# Material for this exercise
## start

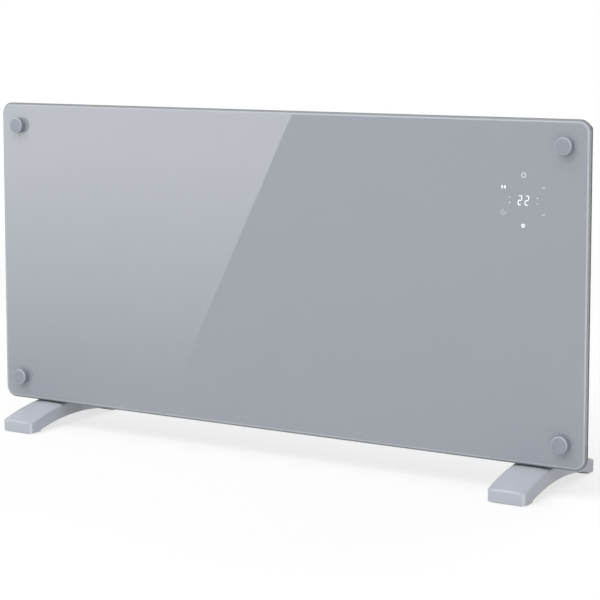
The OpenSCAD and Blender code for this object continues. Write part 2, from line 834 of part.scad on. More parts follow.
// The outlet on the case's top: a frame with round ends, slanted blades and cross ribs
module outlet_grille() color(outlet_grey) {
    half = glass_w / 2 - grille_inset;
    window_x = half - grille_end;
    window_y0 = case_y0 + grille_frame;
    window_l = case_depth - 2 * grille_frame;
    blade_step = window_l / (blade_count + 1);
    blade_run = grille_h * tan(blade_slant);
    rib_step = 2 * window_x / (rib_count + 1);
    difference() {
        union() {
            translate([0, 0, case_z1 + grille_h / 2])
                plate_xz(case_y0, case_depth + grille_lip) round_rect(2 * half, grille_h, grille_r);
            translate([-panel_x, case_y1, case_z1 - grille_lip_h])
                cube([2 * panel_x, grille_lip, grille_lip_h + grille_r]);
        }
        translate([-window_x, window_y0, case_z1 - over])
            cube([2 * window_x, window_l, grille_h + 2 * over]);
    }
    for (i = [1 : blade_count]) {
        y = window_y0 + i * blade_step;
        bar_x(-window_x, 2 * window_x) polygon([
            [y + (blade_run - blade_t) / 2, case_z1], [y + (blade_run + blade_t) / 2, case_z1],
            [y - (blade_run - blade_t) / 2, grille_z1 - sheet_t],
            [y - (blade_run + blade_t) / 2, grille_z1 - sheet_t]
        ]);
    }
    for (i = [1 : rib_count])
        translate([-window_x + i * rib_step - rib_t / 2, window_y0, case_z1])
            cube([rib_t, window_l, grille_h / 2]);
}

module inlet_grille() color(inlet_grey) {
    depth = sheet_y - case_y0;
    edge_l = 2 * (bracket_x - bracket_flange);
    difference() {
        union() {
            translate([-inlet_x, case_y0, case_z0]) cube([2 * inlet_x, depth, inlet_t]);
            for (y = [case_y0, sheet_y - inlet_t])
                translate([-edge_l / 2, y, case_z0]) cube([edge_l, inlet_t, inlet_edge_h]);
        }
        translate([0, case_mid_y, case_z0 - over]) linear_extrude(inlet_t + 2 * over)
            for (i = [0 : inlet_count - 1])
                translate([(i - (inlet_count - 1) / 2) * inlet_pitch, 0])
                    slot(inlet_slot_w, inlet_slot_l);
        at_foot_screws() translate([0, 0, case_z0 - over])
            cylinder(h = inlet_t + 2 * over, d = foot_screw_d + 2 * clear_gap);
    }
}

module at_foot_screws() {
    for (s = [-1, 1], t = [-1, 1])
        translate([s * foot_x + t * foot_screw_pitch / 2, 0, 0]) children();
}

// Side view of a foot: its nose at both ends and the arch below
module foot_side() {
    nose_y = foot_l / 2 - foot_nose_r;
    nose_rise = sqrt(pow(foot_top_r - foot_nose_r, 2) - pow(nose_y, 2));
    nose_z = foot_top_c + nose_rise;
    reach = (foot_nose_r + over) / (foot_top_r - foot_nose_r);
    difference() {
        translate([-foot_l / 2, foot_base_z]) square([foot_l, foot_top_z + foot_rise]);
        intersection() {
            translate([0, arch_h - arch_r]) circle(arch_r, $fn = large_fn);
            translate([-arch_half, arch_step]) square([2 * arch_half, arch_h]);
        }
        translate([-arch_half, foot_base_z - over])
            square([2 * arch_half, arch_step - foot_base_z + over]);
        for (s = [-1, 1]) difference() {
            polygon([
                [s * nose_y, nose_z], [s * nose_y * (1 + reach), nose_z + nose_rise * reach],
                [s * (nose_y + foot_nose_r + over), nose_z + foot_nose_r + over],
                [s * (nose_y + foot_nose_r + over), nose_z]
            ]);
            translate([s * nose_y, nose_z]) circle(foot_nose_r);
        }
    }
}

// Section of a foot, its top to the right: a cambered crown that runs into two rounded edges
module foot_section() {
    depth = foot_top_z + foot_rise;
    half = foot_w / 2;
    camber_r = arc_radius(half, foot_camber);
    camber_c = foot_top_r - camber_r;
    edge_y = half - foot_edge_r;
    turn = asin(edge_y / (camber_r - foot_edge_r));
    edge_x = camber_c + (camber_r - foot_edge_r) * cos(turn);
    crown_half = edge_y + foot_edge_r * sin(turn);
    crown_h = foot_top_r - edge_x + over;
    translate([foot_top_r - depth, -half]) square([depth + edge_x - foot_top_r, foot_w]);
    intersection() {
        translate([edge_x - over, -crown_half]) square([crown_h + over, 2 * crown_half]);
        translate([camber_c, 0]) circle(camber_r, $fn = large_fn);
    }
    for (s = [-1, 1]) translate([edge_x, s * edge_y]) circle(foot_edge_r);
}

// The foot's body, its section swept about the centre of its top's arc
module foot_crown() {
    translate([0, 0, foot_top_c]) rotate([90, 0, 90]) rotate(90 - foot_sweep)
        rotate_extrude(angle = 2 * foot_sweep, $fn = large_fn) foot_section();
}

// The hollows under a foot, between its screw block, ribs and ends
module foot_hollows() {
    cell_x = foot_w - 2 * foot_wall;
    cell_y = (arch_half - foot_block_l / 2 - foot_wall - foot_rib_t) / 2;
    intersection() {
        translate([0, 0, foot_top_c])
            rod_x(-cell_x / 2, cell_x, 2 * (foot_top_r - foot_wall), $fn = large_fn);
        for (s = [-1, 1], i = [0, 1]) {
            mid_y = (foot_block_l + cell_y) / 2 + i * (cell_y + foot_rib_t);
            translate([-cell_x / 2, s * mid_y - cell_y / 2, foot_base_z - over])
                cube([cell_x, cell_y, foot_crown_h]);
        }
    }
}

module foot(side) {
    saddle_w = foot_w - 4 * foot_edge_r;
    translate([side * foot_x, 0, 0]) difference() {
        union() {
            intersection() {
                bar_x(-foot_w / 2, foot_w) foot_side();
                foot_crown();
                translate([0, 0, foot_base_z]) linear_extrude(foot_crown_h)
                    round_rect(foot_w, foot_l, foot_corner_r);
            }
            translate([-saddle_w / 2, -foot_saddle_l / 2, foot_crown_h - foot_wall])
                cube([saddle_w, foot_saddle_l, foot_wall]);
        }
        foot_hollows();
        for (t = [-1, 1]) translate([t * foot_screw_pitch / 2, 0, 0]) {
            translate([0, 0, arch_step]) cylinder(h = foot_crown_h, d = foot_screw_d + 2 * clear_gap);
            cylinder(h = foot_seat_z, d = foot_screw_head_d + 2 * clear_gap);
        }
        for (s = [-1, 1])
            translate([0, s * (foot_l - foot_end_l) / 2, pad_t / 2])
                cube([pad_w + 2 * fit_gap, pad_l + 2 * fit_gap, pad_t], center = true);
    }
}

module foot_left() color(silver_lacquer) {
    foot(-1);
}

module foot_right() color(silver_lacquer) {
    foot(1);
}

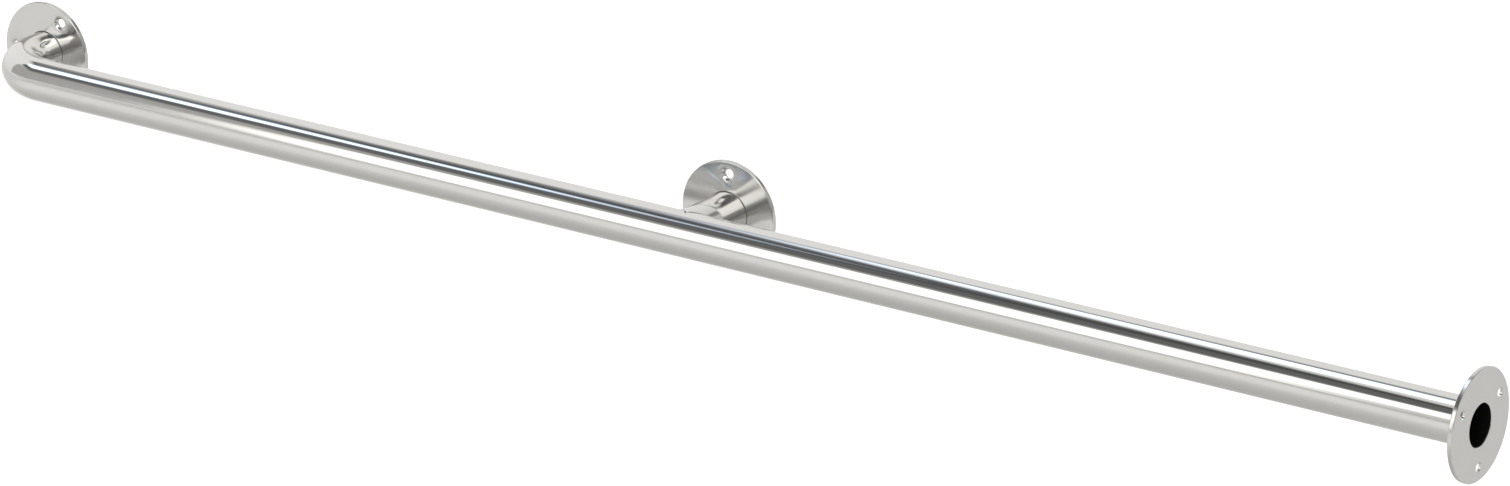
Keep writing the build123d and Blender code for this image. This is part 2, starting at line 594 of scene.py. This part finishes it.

## end

# Directions for this task
Recopy the whole listing exactly.

# The reply
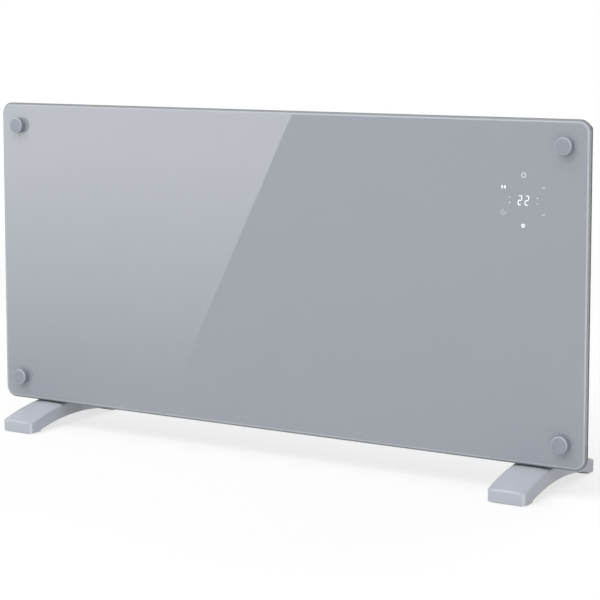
The OpenSCAD and Blender code for this object continues. Write part 2, from line 834 of part.scad on. More parts follow.
// The outlet on the case's top: a frame with round ends, slanted blades and cross ribs
module outlet_grille() color(outlet_grey) {
    half = glass_w / 2 - grille_inset;
    window_x = half - grille_end;
    window_y0 = case_y0 + grille_frame;
    window_l = case_depth - 2 * grille_frame;
    blade_step = window_l / (blade_count + 1);
    blade_run = grille_h * tan(blade_slant);
    rib_step = 2 * window_x / (rib_count + 1);
    difference() {
        union() {
            translate([0, 0, case_z1 + grille_h / 2])
                plate_xz(case_y0, case_depth + grille_lip) round_rect(2 * half, grille_h, grille_r);
            translate([-panel_x, case_y1, case_z1 - grille_lip_h])
                cube([2 * panel_x, grille_lip, grille_lip_h + grille_r]);
        }
        translate([-window_x, window_y0, case_z1 - over])
            cube([2 * window_x, window_l, grille_h + 2 * over]);
    }
    for (i = [1 : blade_count]) {
        y = window_y0 + i * blade_step;
        bar_x(-window_x, 2 * window_x) polygon([
            [y + (blade_run - blade_t) / 2, case_z1], [y + (blade_run + blade_t) / 2, case_z1],
            [y - (blade_run - blade_t) / 2, grille_z1 - sheet_t],
            [y - (blade_run + blade_t) / 2, grille_z1 - sheet_t]
        ]);
    }
    for (i = [1 : rib_count])
        translate([-window_x + i * rib_step - rib_t / 2, window_y0, case_z1])
            cube([rib_t, window_l, grille_h / 2]);
}

module inlet_grille() color(inlet_grey) {
    depth = sheet_y - case_y0;
    edge_l = 2 * (bracket_x - bracket_flange);
    difference() {
        union() {
            translate([-inlet_x, case_y0, case_z0]) cube([2 * inlet_x, depth, inlet_t]);
            for (y = [case_y0, sheet_y - inlet_t])
                translate([-edge_l / 2, y, case_z0]) cube([edge_l, inlet_t, inlet_edge_h]);
        }
        translate([0, case_mid_y, case_z0 - over]) linear_extrude(inlet_t + 2 * over)
            for (i = [0 : inlet_count - 1])
                translate([(i - (inlet_count - 1) / 2) * inlet_pitch, 0])
                    slot(inlet_slot_w, inlet_slot_l);
        at_foot_screws() translate([0, 0, case_z0 - over])
            cylinder(h = inlet_t + 2 * over, d = foot_screw_d + 2 * clear_gap);
    }
}

module at_foot_screws() {
    for (s = [-1, 1], t = [-1, 1])
        translate([s * foot_x + t * foot_screw_pitch / 2, 0, 0]) children();
}

// Side view of a foot: its nose at both ends and the arch below
module foot_side() {
    nose_y = foot_l / 2 - foot_nose_r;
    nose_rise = sqrt(pow(foot_top_r - foot_nose_r, 2) - pow(nose_y, 2));
    nose_z = foot_top_c + nose_rise;
    reach = (foot_nose_r + over) / (foot_top_r - foot_nose_r);
    difference() {
        translate([-foot_l / 2, foot_base_z]) square([foot_l, foot_top_z + foot_rise]);
        intersection() {
            translate([0, arch_h - arch_r]) circle(arch_r, $fn = large_fn);
            translate([-arch_half, arch_step]) square([2 * arch_half, arch_h]);
        }
        translate([-arch_half, foot_base_z - over])
            square([2 * arch_half, arch_step - foot_base_z + over]);
        for (s = [-1, 1]) difference() {
            polygon([
                [s * nose_y, nose_z], [s * nose_y * (1 + reach), nose_z + nose_rise * reach],
                [s * (nose_y + foot_nose_r + over), nose_z + foot_nose_r + over],
                [s * (nose_y + foot_nose_r + over), nose_z]
            ]);
            translate([s * nose_y, nose_z]) circle(foot_nose_r);
        }
    }
}

// Section of a foot, its top to the right: a cambered crown that runs into two rounded edges
module foot_section() {
    depth = foot_top_z + foot_rise;
    half = foot_w / 2;
    camber_r = arc_radius(half, foot_camber);
    camber_c = foot_top_r - camber_r;
    edge_y = half - foot_edge_r;
    turn = asin(edge_y / (camber_r - foot_edge_r));
    edge_x = camber_c + (camber_r - foot_edge_r) * cos(turn);
    crown_half = edge_y + foot_edge_r * sin(turn);
    crown_h = foot_top_r - edge_x + over;
    translate([foot_top_r - depth, -half]) square([depth + edge_x - foot_top_r, foot_w]);
    intersection() {
        translate([edge_x - over, -crown_half]) square([crown_h + over, 2 * crown_half]);
        translate([camber_c, 0]) circle(camber_r, $fn = large_fn);
    }
    for (s = [-1, 1]) translate([edge_x, s * edge_y]) circle(foot_edge_r);
}

// The foot's body, its section swept about the centre of its top's arc
module foot_crown() {
    translate([0, 0, foot_top_c]) rotate([90, 0, 90]) rotate(90 - foot_sweep)
        rotate_extrude(angle = 2 * foot_sweep, $fn = large_fn) foot_section();
}

// The hollows under a foot, between its screw block, ribs and ends
module foot_hollows() {
    cell_x = foot_w - 2 * foot_wall;
    cell_y = (arch_half - foot_block_l / 2 - foot_wall - foot_rib_t) / 2;
    intersection() {
        translate([0, 0, foot_top_c])
            rod_x(-cell_x / 2, cell_x, 2 * (foot_top_r - foot_wall), $fn = large_fn);
        for (s = [-1, 1], i = [0, 1]) {
            mid_y = (foot_block_l + cell_y) / 2 + i * (cell_y + foot_rib_t);
            translate([-cell_x / 2, s * mid_y - cell_y / 2, foot_base_z - over])
                cube([cell_x, cell_y, foot_crown_h]);
        }
    }
}

module foot(side) {
    saddle_w = foot_w - 4 * foot_edge_r;
    translate([side * foot_x, 0, 0]) difference() {
        union() {
            intersection() {
                bar_x(-foot_w / 2, foot_w) foot_side();
                foot_crown();
                translate([0, 0, foot_base_z]) linear_extrude(foot_crown_h)
                    round_rect(foot_w, foot_l, foot_corner_r);
            }
            translate([-saddle_w / 2, -foot_saddle_l / 2, foot_crown_h - foot_wall])
                cube([saddle_w, foot_saddle_l, foot_wall]);
        }
        foot_hollows();
        for (t = [-1, 1]) translate([t * foot_screw_pitch / 2, 0, 0]) {
            translate([0, 0, arch_step]) cylinder(h = foot_crown_h, d = foot_screw_d + 2 * clear_gap);
            cylinder(h = foot_seat_z, d = foot_screw_head_d + 2 * clear_gap);
        }
        for (s = [-1, 1])
            translate([0, s * (foot_l - foot_end_l) / 2, pad_t / 2])
                cube([pad_w + 2 * fit_gap, pad_l + 2 * fit_gap, pad_t], center = true);
    }
}

module foot_left() color(silver_lacquer) {
    foot(-1);
}

module foot_right() color(silver_lacquer) {
    foot(1);
}

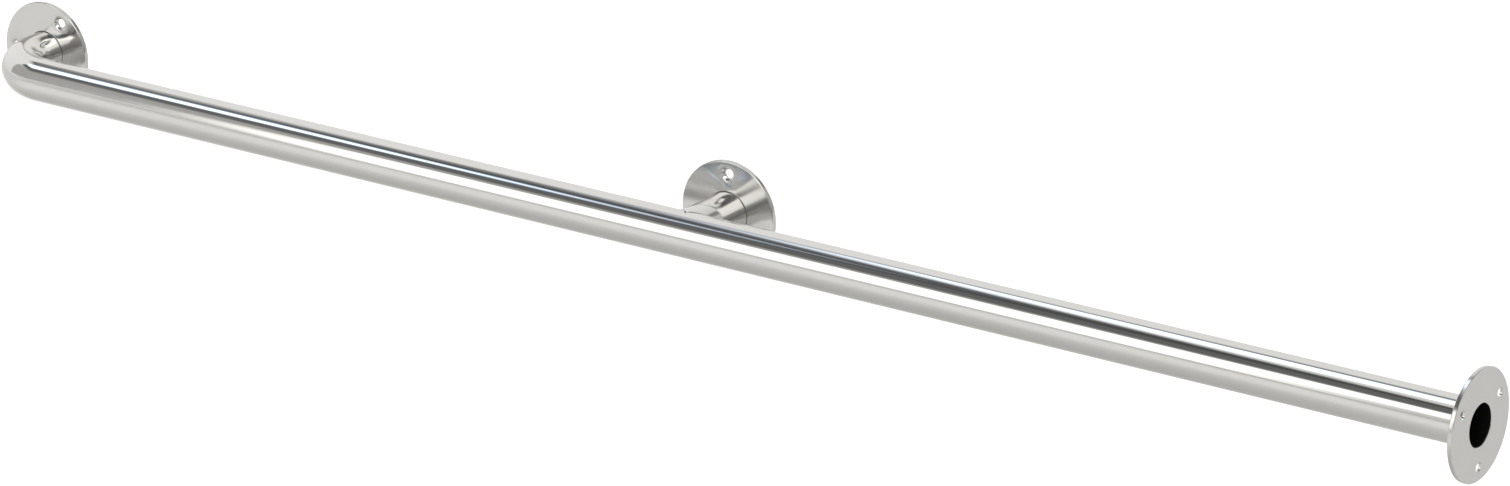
Keep writing the build123d and Blender code for this image. This is part 2, starting at line 594 of scene.py. This part finishes it.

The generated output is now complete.